As the court notes in Dunsdon, “[t]he concept of adequate provisions is a flexible notion and is highly dependent upon the individual circumstances of the case. The adequacy of a provision is measured by asking whether a testator has acted as a judicious parent or spouse, using an objective standard informed by current legal and moral norms. The considerations to be weighed in determining whether a testator has made adequate provisions are also relevant to the determination of what would constitute adequate, just and equitable provisions in the particular circumstances.”

Where the size of the estate allows, surviving spouses and children are entitled to an equitable share under WESA, even in the absence of need.

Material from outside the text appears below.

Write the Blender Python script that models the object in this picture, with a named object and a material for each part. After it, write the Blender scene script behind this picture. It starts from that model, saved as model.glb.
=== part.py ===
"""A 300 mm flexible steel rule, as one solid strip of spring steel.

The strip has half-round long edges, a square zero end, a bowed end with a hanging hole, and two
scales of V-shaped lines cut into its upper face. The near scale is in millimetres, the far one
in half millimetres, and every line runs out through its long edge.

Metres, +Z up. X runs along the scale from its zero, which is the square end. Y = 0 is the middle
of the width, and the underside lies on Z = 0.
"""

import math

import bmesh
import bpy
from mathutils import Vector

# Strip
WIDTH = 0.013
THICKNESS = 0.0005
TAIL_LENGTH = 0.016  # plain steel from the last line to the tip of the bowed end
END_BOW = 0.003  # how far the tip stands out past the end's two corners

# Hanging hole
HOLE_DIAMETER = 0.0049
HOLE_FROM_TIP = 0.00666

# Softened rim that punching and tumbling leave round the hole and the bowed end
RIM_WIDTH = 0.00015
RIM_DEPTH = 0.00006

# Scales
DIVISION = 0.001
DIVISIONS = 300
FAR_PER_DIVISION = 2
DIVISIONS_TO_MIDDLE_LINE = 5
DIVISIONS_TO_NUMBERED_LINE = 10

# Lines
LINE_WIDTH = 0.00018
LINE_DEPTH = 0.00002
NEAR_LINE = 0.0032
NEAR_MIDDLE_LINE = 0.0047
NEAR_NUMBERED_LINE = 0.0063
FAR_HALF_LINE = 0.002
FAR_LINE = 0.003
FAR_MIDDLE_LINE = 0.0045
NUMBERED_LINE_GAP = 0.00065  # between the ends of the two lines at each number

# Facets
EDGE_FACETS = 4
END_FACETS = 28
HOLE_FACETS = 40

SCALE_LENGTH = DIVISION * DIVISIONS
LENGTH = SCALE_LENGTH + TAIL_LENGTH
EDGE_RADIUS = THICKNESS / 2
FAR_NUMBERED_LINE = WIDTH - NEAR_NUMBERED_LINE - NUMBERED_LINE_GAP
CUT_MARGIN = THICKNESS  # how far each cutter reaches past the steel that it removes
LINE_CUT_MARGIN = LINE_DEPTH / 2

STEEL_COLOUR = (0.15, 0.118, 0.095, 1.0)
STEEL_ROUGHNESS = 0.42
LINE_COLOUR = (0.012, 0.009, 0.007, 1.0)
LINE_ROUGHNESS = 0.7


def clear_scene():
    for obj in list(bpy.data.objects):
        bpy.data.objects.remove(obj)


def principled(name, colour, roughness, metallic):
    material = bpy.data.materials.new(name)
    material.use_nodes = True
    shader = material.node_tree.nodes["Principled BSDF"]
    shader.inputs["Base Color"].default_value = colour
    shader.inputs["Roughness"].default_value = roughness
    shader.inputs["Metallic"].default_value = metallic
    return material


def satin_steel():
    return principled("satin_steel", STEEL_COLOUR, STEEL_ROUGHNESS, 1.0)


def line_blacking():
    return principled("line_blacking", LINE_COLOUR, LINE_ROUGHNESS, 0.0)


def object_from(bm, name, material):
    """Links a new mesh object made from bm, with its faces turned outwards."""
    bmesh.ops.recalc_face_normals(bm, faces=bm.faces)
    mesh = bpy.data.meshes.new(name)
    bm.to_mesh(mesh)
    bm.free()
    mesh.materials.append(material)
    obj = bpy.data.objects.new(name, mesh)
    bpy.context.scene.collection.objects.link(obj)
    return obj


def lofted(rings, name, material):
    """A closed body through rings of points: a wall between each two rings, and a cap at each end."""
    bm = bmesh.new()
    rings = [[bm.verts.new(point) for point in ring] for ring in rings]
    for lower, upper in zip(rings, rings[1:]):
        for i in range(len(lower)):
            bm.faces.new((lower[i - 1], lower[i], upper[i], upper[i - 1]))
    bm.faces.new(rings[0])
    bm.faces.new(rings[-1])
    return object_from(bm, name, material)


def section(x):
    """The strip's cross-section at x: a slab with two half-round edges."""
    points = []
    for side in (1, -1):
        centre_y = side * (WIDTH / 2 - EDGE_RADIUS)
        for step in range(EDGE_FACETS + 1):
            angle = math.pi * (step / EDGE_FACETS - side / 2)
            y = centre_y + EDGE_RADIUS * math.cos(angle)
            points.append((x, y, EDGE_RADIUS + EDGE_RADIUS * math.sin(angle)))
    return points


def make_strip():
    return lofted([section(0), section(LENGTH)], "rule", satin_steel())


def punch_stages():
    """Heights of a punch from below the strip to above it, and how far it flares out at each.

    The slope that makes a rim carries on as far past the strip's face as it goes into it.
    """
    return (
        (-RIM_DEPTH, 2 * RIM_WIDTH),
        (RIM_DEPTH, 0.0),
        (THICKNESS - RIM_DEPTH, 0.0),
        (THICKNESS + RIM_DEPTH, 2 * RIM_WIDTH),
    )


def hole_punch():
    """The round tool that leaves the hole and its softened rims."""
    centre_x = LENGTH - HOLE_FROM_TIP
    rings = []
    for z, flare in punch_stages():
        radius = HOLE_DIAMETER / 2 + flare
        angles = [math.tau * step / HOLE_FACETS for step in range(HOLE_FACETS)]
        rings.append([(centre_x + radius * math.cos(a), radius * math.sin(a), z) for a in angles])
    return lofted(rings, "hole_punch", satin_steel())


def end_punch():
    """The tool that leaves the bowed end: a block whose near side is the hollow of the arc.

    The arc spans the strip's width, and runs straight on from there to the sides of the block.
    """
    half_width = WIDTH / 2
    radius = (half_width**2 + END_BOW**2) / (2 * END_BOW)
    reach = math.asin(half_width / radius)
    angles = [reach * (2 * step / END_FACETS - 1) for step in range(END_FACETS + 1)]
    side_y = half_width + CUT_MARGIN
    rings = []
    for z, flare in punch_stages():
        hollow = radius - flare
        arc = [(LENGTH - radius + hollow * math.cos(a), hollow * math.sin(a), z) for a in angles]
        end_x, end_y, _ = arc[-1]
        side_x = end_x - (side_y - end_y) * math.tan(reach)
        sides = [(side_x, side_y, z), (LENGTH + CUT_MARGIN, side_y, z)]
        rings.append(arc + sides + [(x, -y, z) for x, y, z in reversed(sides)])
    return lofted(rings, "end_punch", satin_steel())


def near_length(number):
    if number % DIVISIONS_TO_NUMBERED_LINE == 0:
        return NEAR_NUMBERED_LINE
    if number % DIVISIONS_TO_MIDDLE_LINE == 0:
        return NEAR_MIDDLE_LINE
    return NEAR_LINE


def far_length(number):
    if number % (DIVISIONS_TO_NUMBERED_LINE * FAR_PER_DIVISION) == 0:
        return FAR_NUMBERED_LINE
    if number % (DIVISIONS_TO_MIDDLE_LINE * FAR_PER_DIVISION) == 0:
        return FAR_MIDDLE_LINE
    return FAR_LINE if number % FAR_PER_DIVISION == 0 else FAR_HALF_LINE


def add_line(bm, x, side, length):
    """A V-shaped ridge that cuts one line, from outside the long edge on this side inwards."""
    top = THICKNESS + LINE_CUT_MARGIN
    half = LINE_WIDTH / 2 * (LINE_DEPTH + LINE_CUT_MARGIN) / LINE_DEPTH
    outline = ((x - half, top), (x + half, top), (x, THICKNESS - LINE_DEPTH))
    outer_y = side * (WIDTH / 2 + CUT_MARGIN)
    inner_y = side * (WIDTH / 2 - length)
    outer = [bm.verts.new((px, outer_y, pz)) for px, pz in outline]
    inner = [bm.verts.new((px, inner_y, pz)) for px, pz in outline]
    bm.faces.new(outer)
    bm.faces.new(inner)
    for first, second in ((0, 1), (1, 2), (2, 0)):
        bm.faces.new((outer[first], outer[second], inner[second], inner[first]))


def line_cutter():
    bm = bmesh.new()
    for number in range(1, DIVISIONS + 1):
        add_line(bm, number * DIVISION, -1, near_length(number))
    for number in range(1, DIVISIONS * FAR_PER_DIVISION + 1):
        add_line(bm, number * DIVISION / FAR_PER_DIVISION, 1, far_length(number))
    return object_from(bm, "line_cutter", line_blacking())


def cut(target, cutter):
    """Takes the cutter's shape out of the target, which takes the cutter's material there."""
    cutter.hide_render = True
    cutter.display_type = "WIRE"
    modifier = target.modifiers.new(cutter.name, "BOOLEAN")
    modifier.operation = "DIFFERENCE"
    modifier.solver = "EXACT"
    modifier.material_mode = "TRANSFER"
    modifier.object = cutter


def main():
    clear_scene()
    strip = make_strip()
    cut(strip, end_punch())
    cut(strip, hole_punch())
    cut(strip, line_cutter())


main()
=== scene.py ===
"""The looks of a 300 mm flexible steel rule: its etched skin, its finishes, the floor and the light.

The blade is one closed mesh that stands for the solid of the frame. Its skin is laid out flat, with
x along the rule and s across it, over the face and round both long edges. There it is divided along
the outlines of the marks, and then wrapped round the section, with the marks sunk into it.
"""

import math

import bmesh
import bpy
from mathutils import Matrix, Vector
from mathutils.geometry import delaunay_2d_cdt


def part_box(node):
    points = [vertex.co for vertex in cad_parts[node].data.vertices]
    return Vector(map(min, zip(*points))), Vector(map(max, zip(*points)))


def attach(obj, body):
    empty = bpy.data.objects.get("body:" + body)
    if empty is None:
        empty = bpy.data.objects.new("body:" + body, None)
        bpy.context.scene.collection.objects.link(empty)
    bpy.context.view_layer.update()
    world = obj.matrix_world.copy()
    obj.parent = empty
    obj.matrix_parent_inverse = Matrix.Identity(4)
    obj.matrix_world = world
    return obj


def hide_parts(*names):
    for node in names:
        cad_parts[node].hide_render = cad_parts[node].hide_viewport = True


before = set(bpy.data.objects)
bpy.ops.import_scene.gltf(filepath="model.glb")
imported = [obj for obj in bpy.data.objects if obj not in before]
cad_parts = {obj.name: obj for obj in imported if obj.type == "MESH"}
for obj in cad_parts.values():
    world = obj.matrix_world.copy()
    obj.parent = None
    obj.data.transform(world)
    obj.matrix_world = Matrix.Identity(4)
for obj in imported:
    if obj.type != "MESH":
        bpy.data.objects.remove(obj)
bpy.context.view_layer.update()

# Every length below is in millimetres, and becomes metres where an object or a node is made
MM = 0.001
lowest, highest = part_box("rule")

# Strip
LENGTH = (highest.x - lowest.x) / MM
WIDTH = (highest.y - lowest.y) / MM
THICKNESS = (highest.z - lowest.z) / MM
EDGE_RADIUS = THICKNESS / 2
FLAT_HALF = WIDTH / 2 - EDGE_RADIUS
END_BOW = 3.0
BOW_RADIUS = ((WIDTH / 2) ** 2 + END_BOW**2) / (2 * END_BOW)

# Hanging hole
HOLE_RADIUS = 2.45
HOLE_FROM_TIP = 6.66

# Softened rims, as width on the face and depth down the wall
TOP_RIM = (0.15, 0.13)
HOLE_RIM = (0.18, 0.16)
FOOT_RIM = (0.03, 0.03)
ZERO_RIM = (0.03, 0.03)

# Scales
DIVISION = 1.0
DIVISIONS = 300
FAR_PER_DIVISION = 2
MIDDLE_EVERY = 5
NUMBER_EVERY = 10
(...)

The court may consider the applicant’s character or conduct, and variation may be refused on this basis (WESA, s 63(b)). If the estate is large and the spouse or children were not mentioned in the will, or they think they were inadequately or unfairly provided for, they should consult a lawyer. LSLAP cannot assist clients with wills variation claims.

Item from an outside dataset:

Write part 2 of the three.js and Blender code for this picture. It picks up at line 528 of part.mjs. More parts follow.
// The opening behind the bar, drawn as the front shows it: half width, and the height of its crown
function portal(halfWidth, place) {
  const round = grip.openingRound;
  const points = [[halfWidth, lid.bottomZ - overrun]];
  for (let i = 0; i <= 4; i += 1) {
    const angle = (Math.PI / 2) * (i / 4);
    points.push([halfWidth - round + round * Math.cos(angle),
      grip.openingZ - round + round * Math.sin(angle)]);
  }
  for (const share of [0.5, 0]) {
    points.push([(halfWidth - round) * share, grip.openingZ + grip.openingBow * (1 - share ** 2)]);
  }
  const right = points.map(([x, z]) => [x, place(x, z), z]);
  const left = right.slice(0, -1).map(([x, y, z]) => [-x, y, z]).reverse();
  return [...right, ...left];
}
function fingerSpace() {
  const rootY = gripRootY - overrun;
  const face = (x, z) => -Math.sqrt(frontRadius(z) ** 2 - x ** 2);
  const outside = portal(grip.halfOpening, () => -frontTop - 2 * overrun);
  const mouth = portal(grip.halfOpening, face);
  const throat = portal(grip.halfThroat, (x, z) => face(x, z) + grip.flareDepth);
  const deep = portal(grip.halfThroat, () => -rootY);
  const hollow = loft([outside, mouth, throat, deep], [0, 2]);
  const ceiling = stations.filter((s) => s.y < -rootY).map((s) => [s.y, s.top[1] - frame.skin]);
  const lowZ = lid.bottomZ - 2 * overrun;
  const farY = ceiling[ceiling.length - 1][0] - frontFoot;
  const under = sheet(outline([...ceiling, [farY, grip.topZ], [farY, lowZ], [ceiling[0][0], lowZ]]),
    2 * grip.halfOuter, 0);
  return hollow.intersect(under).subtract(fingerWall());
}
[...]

NOTE: In a decision of the BC Supreme Court, Ward v Ward Estate, 2006 BCSC 448 and more recently in Lamperstorfer v. Plett, 2018 BCSC 89, it was held that a signed pre-nuptial agreement where both parties gave up any right or interest to the other’s estate was not determinative in a claim under the Wills Variation Act.

B. Definition of Spouse in WESA

The definition of spouse in section 2 of WESA reads:

(1) Unless subsection (2) applies, 2 persons are spouses of each other for the purposes of this Act if they were both alive immediately before a relevant time and

(a) they were married to each other, or (b) they had lived with each other in a marriage-like relationship for at least 2 years.

(2) Two persons cease being spouses of each other for the purposes of this Act if, (a) in the case of a marriage, an event occurs that causes an interest in family property, as defined in Part 5 [Property Division] of the Family Law Act, to arise, or (b) in the case of a marriage-like relationship, one or both persons terminate the relationship.

(2.1) For the purposes of this Act, spouses are not considered to have separated if, within one year after separation, (a) they begin to live together again and the primary purpose for doing so is to reconcile, and (b) they continue to live together for one or more periods, totalling at least 90 days.

(3) A relevant time for the purposes of subsection (1) is the date of death of one of the persons unless this Act specifies another time as the relevant time.

NOTE: See Gosbjorn v Hadley 2008 BCSC 219 for a list of factors used by the courts to determine if there is a marriage-like relationship. More recently, see the discussion in Connor Estate, 2016 BCSC 1934.
NOTE: In BH v JH, 2015 BCSC 1551, the BC Supreme Court varied the husband’s will so that the wife, who was separated from but who has not divorced the husband, was entitled to part of the husband’s estate. This significantly deviated from what the wife would have received if they had divorced immediately before the husband’s death.

C. Exclusion of Potential Beneficiaries

A will-maker who wishes to exclude a spouse or child should state precisely why the person is being “disinherited,” or why they are less than “adequately” provided for. LSLAP’s policy is not to draft a will where the will-maker wishes to exclude a spouse or child, or unevenly divide the assets between children. Such clients should be referred to a private lawyer unless the supervising lawyer gives approval.

As per section 60 of WESA, the court is not bound by the will-maker’s decision and reasons but may consider them. Therefore, the will-maker is not assured of success in their attempt to exclude or less than adequately provide for a spouse or child. For more detail, see above: Section VI.A: Application Under the Act.

The chances of the will-maker’s will being upheld will be greater if the will-maker provides reasonable and rational reasons for the exclusion'. For example, where the will-maker has already given the person substantial benefits during their lifetime, where the reason is based upon the person’s character, or on the relationship between the will-maker and the potential claimant, the court will be more likely to uphold the will-maker’s wishes.